To be honest, it might have been correct. That tool doesn’t take into account 20 sellers coming in with fake crap to grab your share or the wild fluctuations that seem to happen to everyone.
There’s no way to really effectively plan. There’s a penalty for overstocking and now one for understocking.
I really wonder what’s next…???
It’s actually not as bad as it sounds.
90% of being successful in retail is inventory management (assuming that you have customers). If you’re constantly out of stock or you got a warehouse full of trash you can’t sell, that’s how you end up on the fast track to bankruptcy.
After fully reviewing the way the low inventory fee works, I think if you properly manage your inventory you should never get hit by it. Since they take the calculation on TWO time periods, it means if you either recently restocked a large quantity, or you restocked a 3 month supply 3 months ago, you should not get hit by the fee.
If you restocked 90 days of inventory 90 days ago and sell through it without replenishing, on day 90 and the last unit, your “90 day average inventory level” would sit at 45 days, thus no penalty. If you recently replenished (a large quantity), your 28 day average level should get over the threshold pretty quickly.
If you send in a 90 day supply each time you replenish, and restock when it declines to a 30 day supply, you should never even come close to getting hit by the fee.
Only sellers who are intentionally understocking (likely some kind of RA or whatever who can’t get enough inventory), or who are selling low volume/inconsistent sales items (who are less and less welcome at FBA every year) will get hit by this. There may be some glitches here and there that get people hit with the fee but that’ll probably be rare.
Remember there used to be a ton of incentives to increase FBA selection, like 1 unit not counting for storage/LTSF, annual free removal periods and cheap removals all around, and FBA offering 2-day prime to all customers regardless of where the item was located. Those are all gone now because now that their catalog’s big enough they don’t need to subsidize that anymore.
In this perfect world scenario, where you have total control over supply, constantly have just the right number of units in FBA to neither harm your sell-through index, nor trigger long-term storage fees, meaning, you have enough for 90 days, but sell most before the 45 days sweet spot to keep your sell-through index above 2.0, the low inventory fee will not apply. I have to assume that the bulk of what’s being sold in FBA falls into that category, and these merchants have already done the right thing anyway and do not need a new fine dangling over their inventory. If you have a fairly low profit margin, to be all of a sudden hit by that fine long AFTER the sale, because of a hick-up outside your control, unpredictable sales dip (Corona anyone?), or selling TOO FAST (God forbid), you can all of a sudden suffer thousands in fines without any way to timely correct this. Even with perfect logistics in place, FBA is sometimes responding to changes as late as two months after you change what you source, how much, etc, or even longer. It has always been the key to be able to foresee what will happen in FBA either by looking at the data Amazon provides on units with existing sales, or by trying it slowly yourself and see how it goes, improve the listing etc.

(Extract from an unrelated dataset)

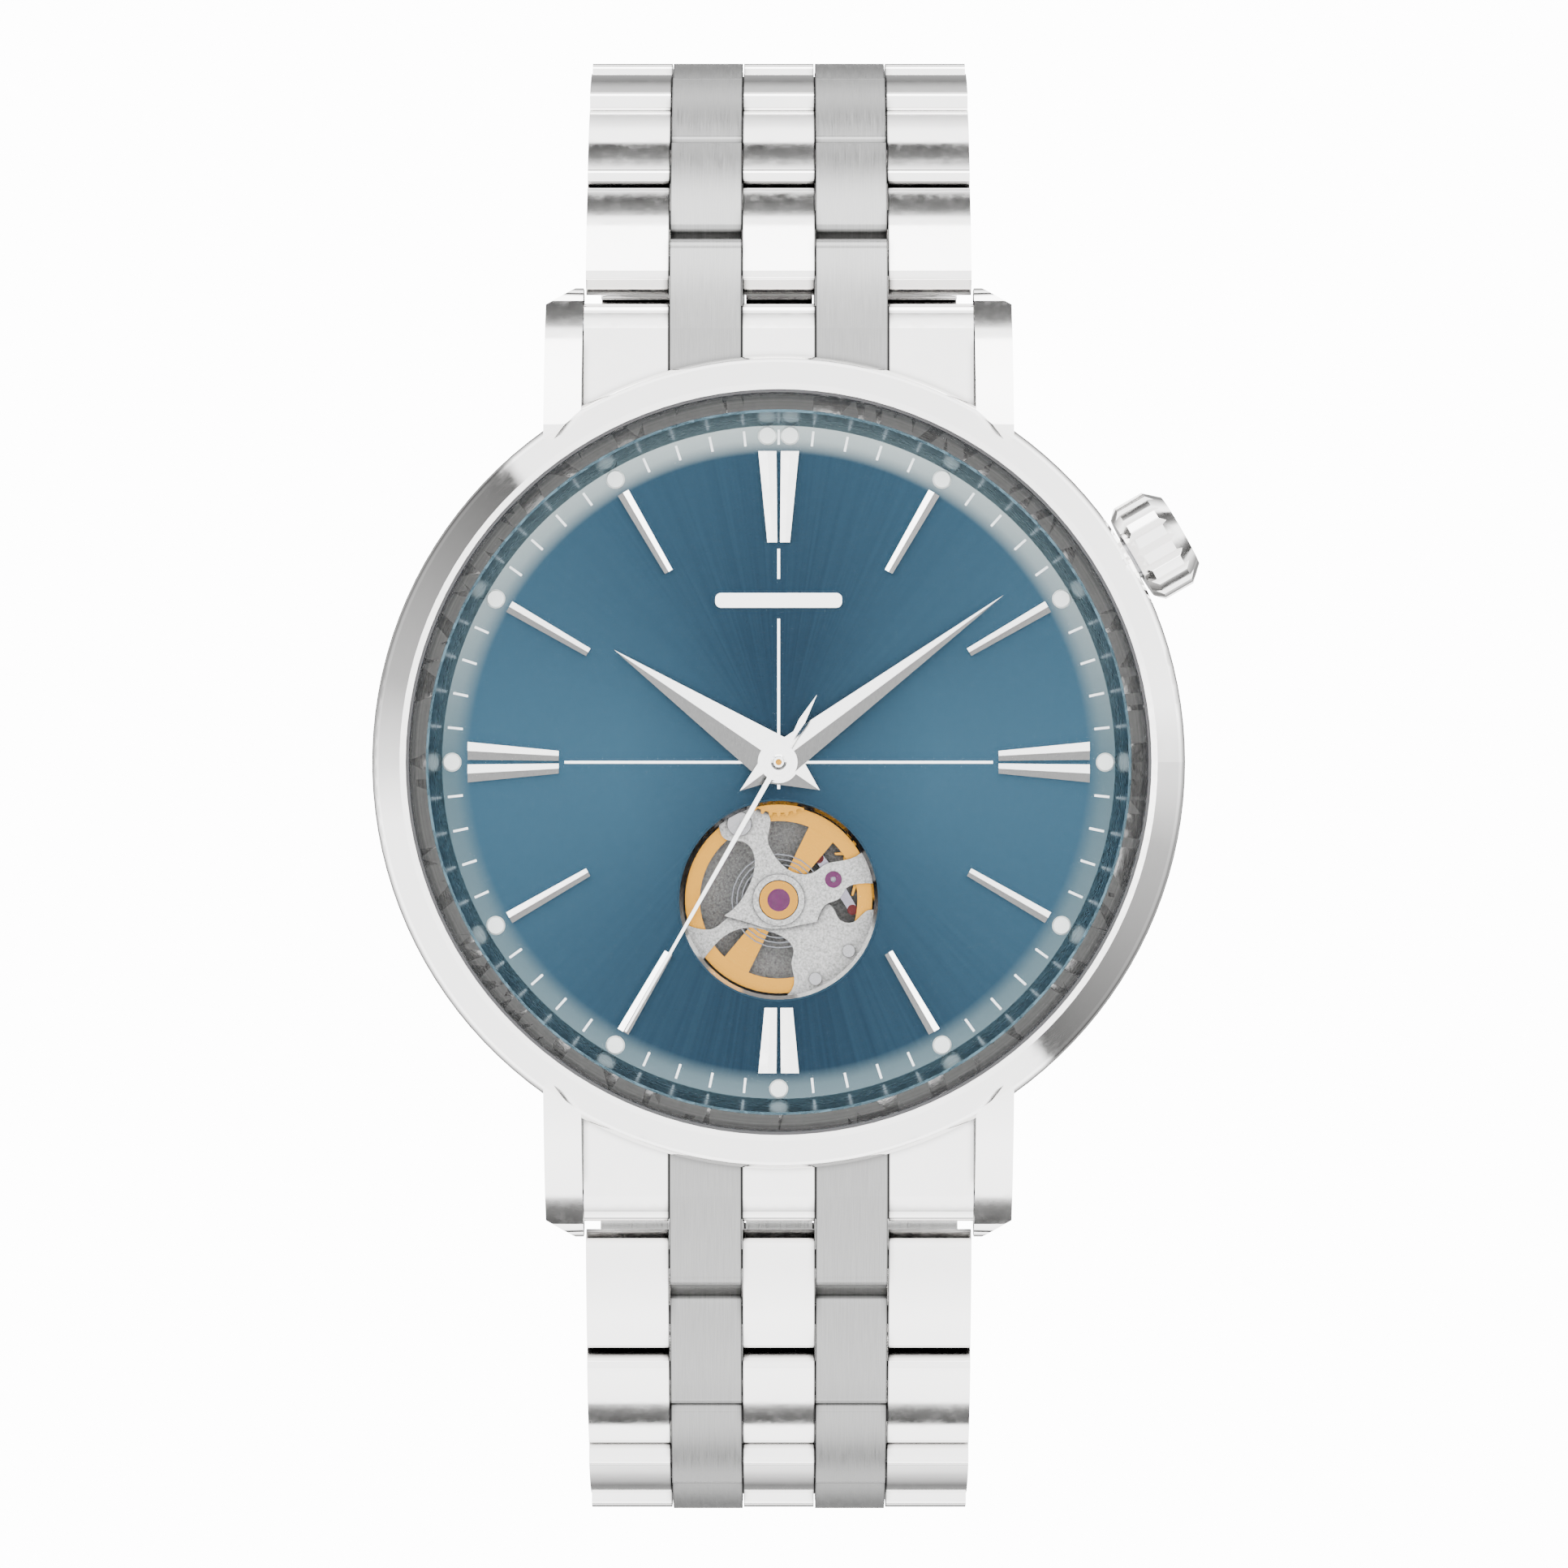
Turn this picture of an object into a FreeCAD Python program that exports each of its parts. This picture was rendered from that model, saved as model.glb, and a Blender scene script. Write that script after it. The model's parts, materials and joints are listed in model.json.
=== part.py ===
"""Open-heart automatic wristwatch on a closed link bracelet, as separate named pieces.

Every piece is drawn in the watch's own axes: x to 3 o'clock, y to 12 o'clock, z out of the dial,
with z = 0 on the outer face of the case back. STAND then turns the whole watch upright, so that
12 o'clock points up (+Z) and the dial faces -Y. The origin is the centre of the case-back face.
"""
import FreeCAD, Part
import Sketcher
import math
import operator
import os

from FreeCAD import Placement, Rotation, Vector

os.makedirs("parts", exist_ok=True)
doc = FreeCAD.newDocument("open_heart_watch")
STAND = Placement(Vector(0, 0, 0), Rotation(Vector(1, 0, 0), 90))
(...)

The only way to handle the new fee in these categories is to simply assume that it WILL incur, like always adding $1 to the COGS per unit or whatever, and then be happy when the fee DOESN’t occur. Like a Christmas bonus. In this non-perfect scenario of irregular or untested supply, you simply can’t predict it anymore in a reliable manner. I think this is the main disrupting aspect of this new fee,
Whether the situation is outside of your control or not, the low stock situation still costs Amazon more money to fulfill your orders. While they did make the system convoluted/complex, it is a more fair way to allocate fulfillment fees than to increase costs across the board (remember that base fees are actually DECREASING this year despite yearly inflation/other carriers increasing fees).
There’s a lot of things that are outside of your control when running a business that you can end up being liable for. For example, if you sell a defective product and the manufacturer goes bankrupt because of it, you can be fully liable for all damages that they can’t pay.

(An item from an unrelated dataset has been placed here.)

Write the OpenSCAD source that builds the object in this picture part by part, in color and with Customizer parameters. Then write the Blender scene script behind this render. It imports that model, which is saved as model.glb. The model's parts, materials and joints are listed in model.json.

If you on average run your supply chain well, you should come out ahead with this new fee model.
The above covers almost every seller of used books and media.
We are not intentionally understocking any of our items. When I find a used book that has high customer demand, I would love to send in 20 copies. But I only have 1 copy. That’s the nature of sourcing and selling used items that are not consistently available.

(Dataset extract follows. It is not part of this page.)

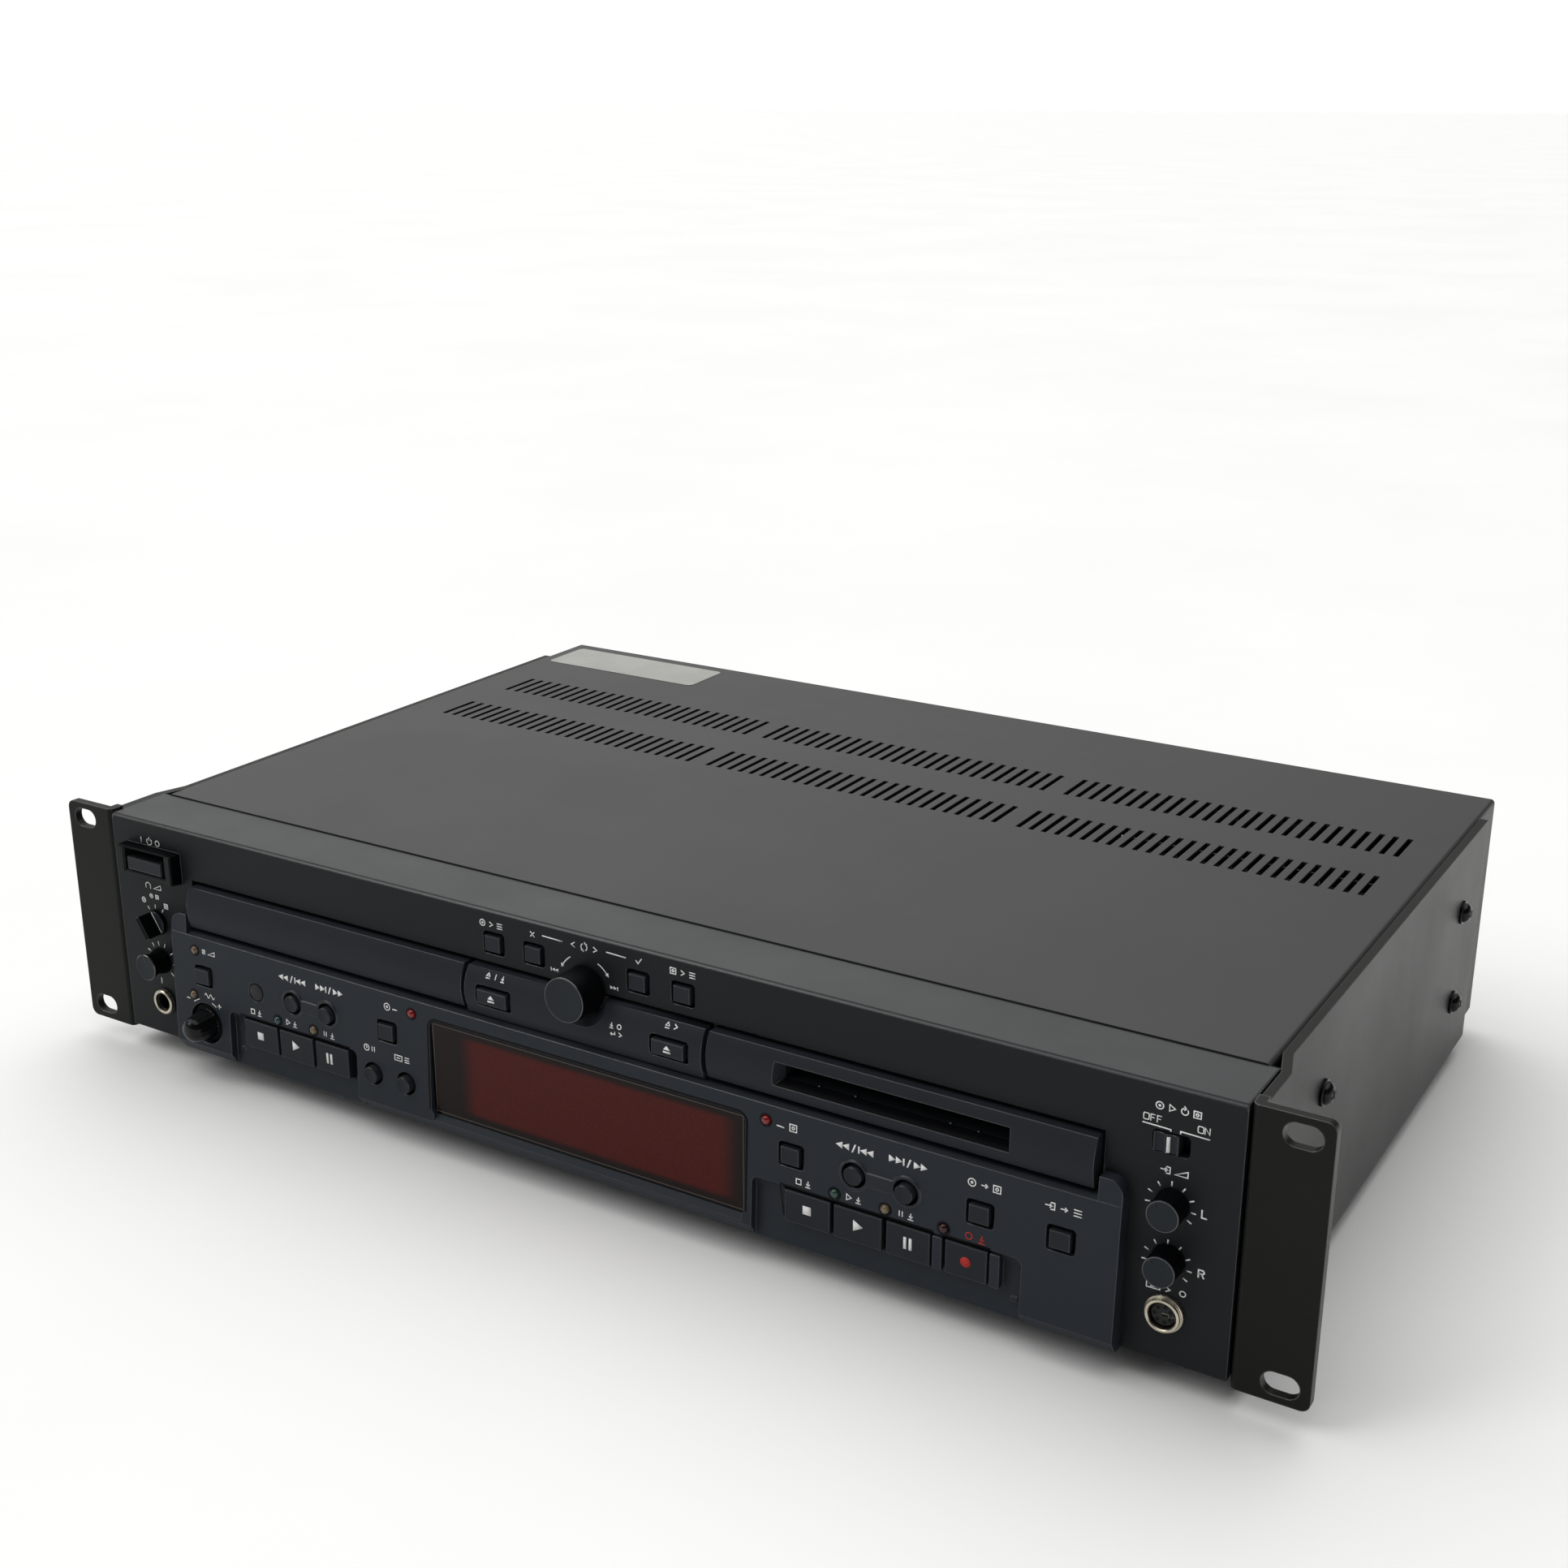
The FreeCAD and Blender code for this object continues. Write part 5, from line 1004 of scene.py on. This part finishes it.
# pale surroundings: white along the horizon, grey above it, brighter towards the left rear, dim in front and overhead
world = bpy.data.worlds.new("studio")
scene.world = world
world.use_nodes = True
sky = world.node_tree
heading = addNode(sky, "TexCoord").outputs["Generated"]
height = addNode(sky, "SeparateXYZ", {"Vector": heading}).outputs["Z"]
facing = addNode(sky, "VectorMath", {"operation": "DOT_PRODUCT", 0: heading, 1: (-0.81, 0.51, 0.3)})
side = addNode(sky, "MapRange", {"From Min": -0.3, "From Max": 1.05, "Value": facing.outputs["Value"]})
curved = addNode(sky, "Math", {"operation": "POWER", 0: side, 1: 3.0})
rear = addNode(sky, "Math", {"operation": "MULTIPLY_ADD", 0: curved, 1: 0.53, 2: 0.08})
ceiling = addNode(sky, "MapRange", {
    **eased, "From Min": 0.45, "From Max": 0.75, "To Min": 1.0, "To Max": 0.25, "Value": height})
upper = addNode(sky, "Math", {**times, 0: rear, 1: ceiling})
low = addNode(sky, "MapRange", {
    **eased, "From Min": 0.05, "From Max": 0.13, "To Min": 1.1, "To Max": 0.0, "Value": height})
glow = addNode(sky, "Math", {**larger, 0: upper, 1: low})
backdrop = sky.nodes["Background"]
sky.links.new(glow.outputs["Value"], backdrop.inputs["Strength"])
backdrop.inputs["Color"].default_value = tint("fbfbfa")

# suns: the way from the deck to the light, its spread in degrees and its strength
suns = {"overhead": ((-0.24, 0.21, 0.95), 95, 3.0), "window": ((-0.56, -0.58, 0.58), 26, 0.6)}
for name, (toward, spread, strength) in suns.items():
    light = bpy.data.lights.new(name, "SUN")
    light.angle = math.radians(spread)
    light.energy = strength
    addObject(name, light).rotation_euler = Vector(toward).to_track_quat("Z", "Y").to_euler()

# camera at the viewing angle
lens = {"place": (0.36138, -0.60916, 0.34642), "turn": (71.1088, -0.0927, 31.479), "focal": 46.415, "sensor": 36.0}
cameraData = bpy.data.cameras.new("camera")
cameraData.lens = lens["focal"]
cameraData.sensor_width = lens["sensor"]
cameraData.clip_start = 0.01
camera = addObject("camera", cameraData)
camera.location = lens["place"]
camera.rotation_euler = [math.radians(a) for a in lens["turn"]]
scene.camera = camera
scene.view_settings.view_transform = "Standard"
print("stage, lights and camera set")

So, if we want to continue selling books via FBA, we will soon pay an extra fee to do that.
Here are a few other things about Used books that most Amazon sellers don’t understand - they are excluded from a lot of Amazon programs and benefits. Can’t run PPC on books. Can’t Create a Coupon for books. They are excluded from Small and Light, excluded from Vine, excluded (technically) from the current iteration of Inventory Placement and Premium Placement Services. No Brand Registry for Books. Used Buy Box Wins are not provided by Amazon like New Buy Box Wins, are, so we sellers have less analytics to work with.
And I don’t believe that “Amazon doesn’t want used books on the venue”. I know that less than 10% of Amazon sellers carry books and/or media in their inventory, and only a fraction of those sellers use FBA to sell them. But even so, mega used booksellers (Thriftbooks, Better World Books, Discover Books) are often still in the top 10 of Amazon 3p sellers in terms of revenue and units sold year after year. Used books are very popular with Amazon customers. Used FBA Books even more so.
After April, there will be far less used books available for Prime shipping, and that is not a win for Amazon customers.
But apparently it is a win for cutting fulfillment costs.
My argument here is not a “fees are so unfair” argument. Fees go up every year. New fees will continue to be implemented. I plan for that and factor it into my operation well in advance. I tailor my FBA inventory so as not to be suddenly worthless if Amazon thrown more fees at it or makes a major change in program structure or policy.
My argument is that of unintended consequences of throwing a “Low Inventory Fee” at in-demand merchandise, that by it’s very nature has been and always will be a “one off item”.